As for actually making the switch. It can be a pain. Script it so you
don't have to do it manually again. NTFS, registry, and system auditing
catches anything missing. Use enterprise manager to make the actual service
account change, it will delegate a lot of the rights to you. Grant list
access to the sql account down to the root of the data drive to alleviate
erroneous errors in the event log. (you can mitigate this by denying access
to this account on other folders). Most of all, have fun. You might learn
more about sql than you wanted to know!
Chris
"DBA72" <anonymous@discussions.microsoft.com> wrote in message
news:F5A2B7F6-4D03-4818-987C-FF515BA7F93F@microsoft.com...
> I know that microsoft recommends that the account that the SQL Service and
SQL Agent runs under should not be in the local administrators group of the
SQL Server. However, I have also seen various posts and websites where
people say this is actually ok to do and some people actually recommend it.

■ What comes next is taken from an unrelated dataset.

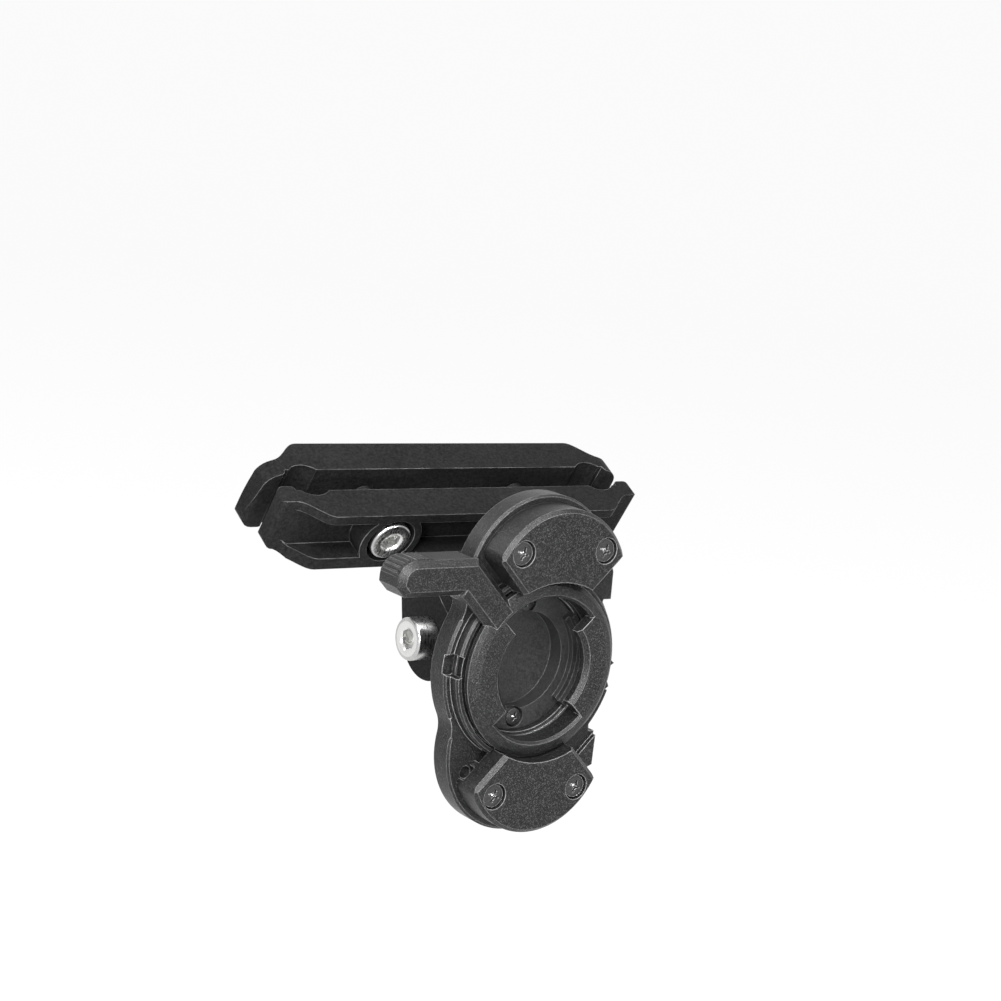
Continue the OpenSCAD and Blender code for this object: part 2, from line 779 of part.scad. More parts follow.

For example on the following site:
>
> http://vyaskn.tripod.com/sql_server_security_best_practices.htm
>
> The following is a quote from the site:
> "DBAs generally tend to run SQL Server service using a domain
administrator account. That is asking for trouble. A malicious SQL Server
user could take advantage of these domain admin privileges. Most of the
times, a local administrator account would be more than enough for SQL
Server service."
>
> It seems that if you do not put the account into the local administrators
group, there are a great deal of hoops that you need to jump through in
order to get all the sql functionality to work properly (for example,
replication). Does anyone have any opinion, caveat, or story to share about
setting the account up as a local admin?